7. Es trifft zu, dass der Oberste Gerichtshof in der Entscheidung 1 Ob 134/07y die Ansicht vertrat, es sei nicht ausgeschlossen, dass ein Gläubiger aufgrund seiner besonderen Kenntnis der Finanzlage des Schuldners unter gewissen Umständen nicht vom Schutzzweck des § 69 Abs 2 KO erfasst sein könnte und ‑ je nach konkretem Kenntnisstand ‑ bei der Gewährung von Darlehen an den Schuldner auch ein Mitverschulden in Betracht komme. Wesentlich für ein allfälliges Mitverschulden sei auch, wie dem Gläubiger die finanzielle Situation des Schuldners dargestellt worden sei.

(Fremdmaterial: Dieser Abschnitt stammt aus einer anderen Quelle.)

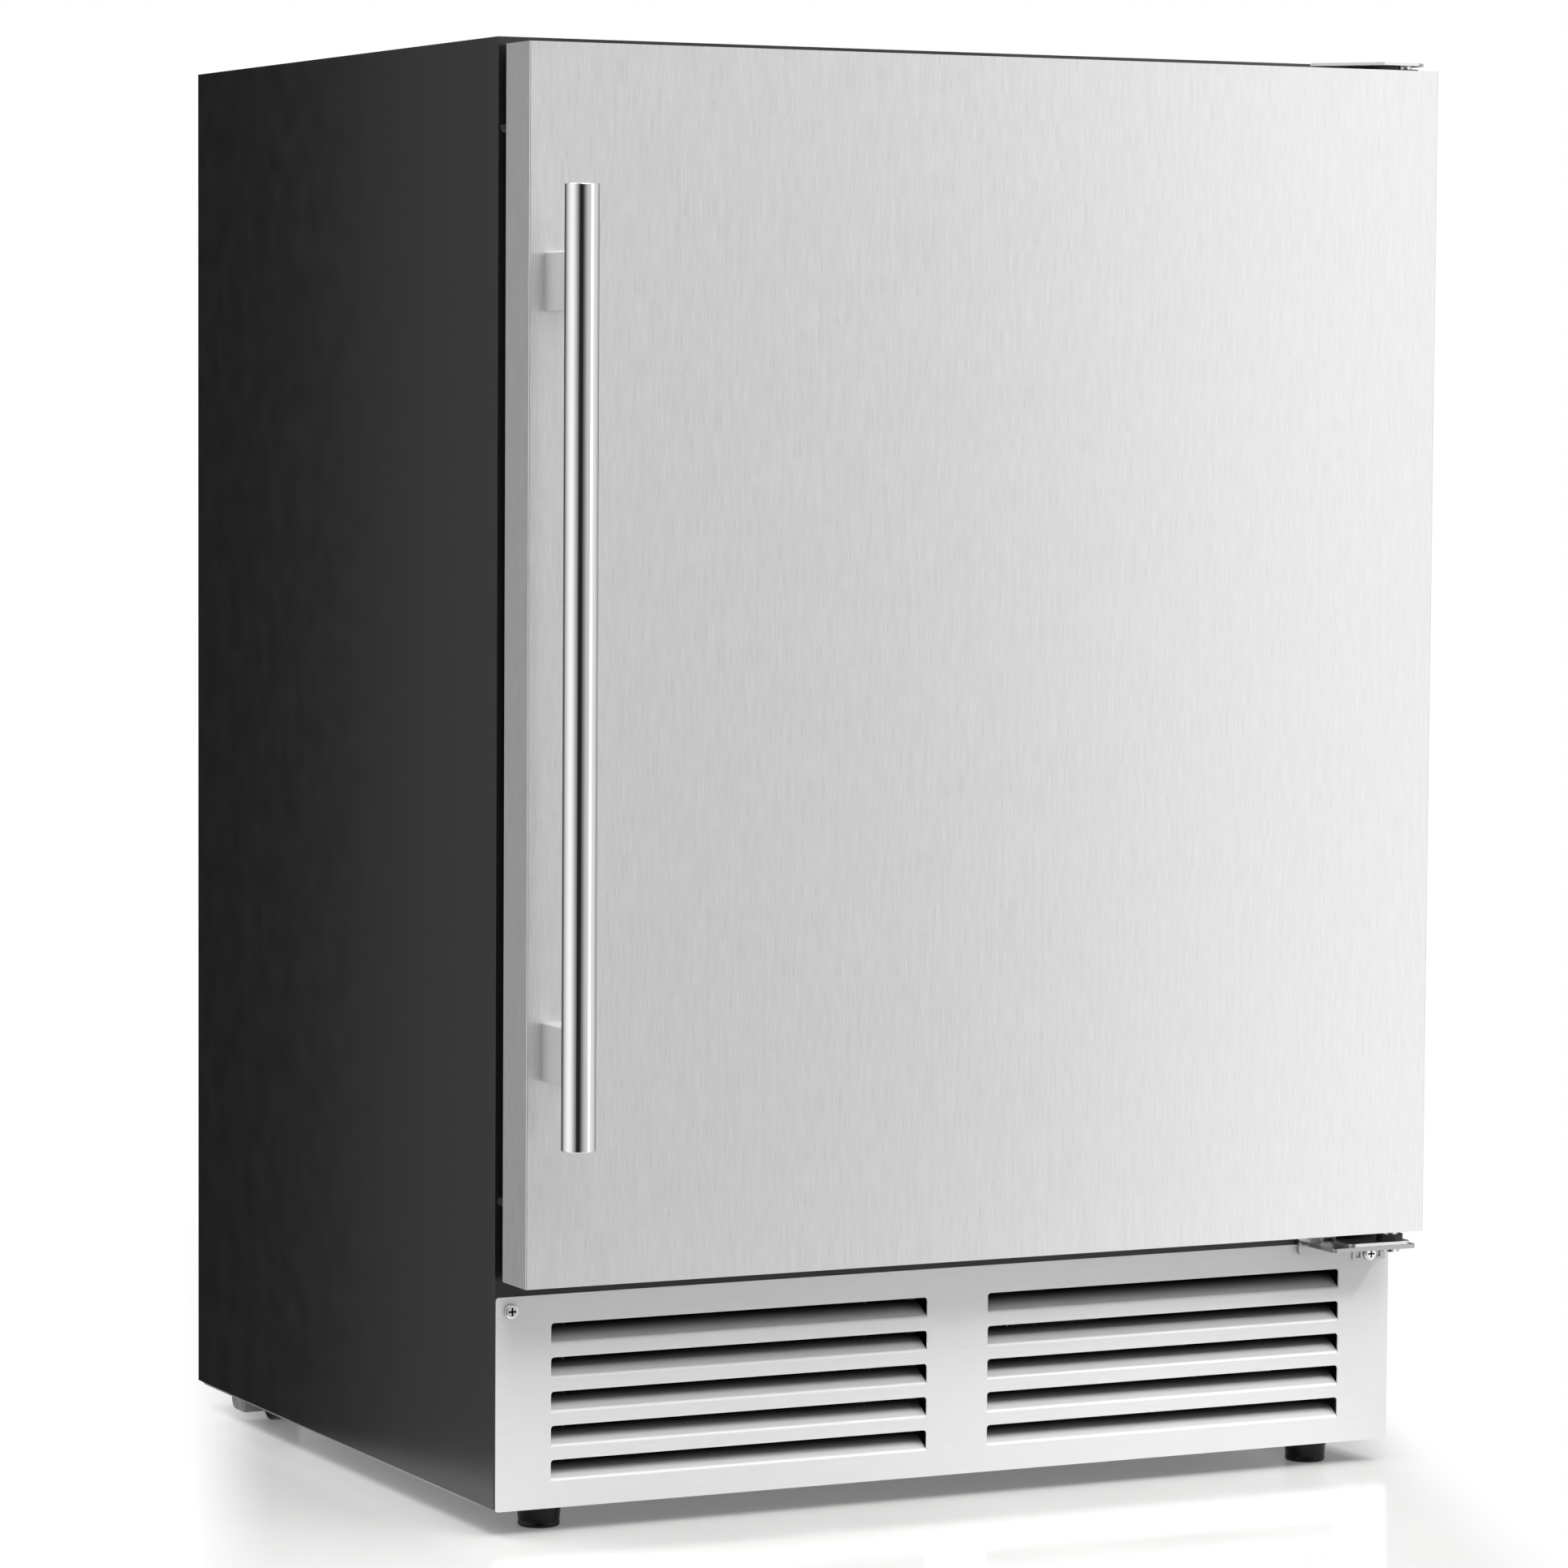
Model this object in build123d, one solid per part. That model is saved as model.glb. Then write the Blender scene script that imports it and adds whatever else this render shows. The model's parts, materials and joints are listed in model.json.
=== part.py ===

Diese Beurteilung stellt typischerweise auf die Umstände des konkreten Einzelfalls ab und wirft daher grundsätzlich keine erhebliche Rechtsfrage iSd § 502 Abs 1 ZPO auf.

Im vorliegenden Fall wurde dem Kläger wider besseres Wissen ein kurzfristiger Liquiditätsengpass „vorgespiegelt“ und dessen Behebung aus Transfer‑ und Fernsehgeldern innerhalb eines Monats in Aussicht gestellt. Der Zeitpunkt des Gesprächs wurde überdies so gewählt, dass der Kläger unter Zeitdruck geriet und seine Entscheidung treffen musste, ohne vorher besondere Recherchen über die finanzielle Situation des Vereins anstellen zu können. Dass ihm dies als privater Garant auch gar nicht ohne weiteres möglich gewesen wäre, hat der Oberste Gerichtshof in der über eine Anfechtungsklage des Masseverwalters gegen den nunmehrigen Kläger ergangenen Entscheidung 9 Ob 52/06x bereits klargestellt.

Unter diesen Prämissen beruht die Beurteilung der Vorinstanzen, dass den Kläger kein ins Gewicht fallendes Mitverschulden treffe, auf einer vertretbaren Rechtsansicht. Ein Widerspruch zur Entscheidung 1 Ob 134/07y liegt nicht vor.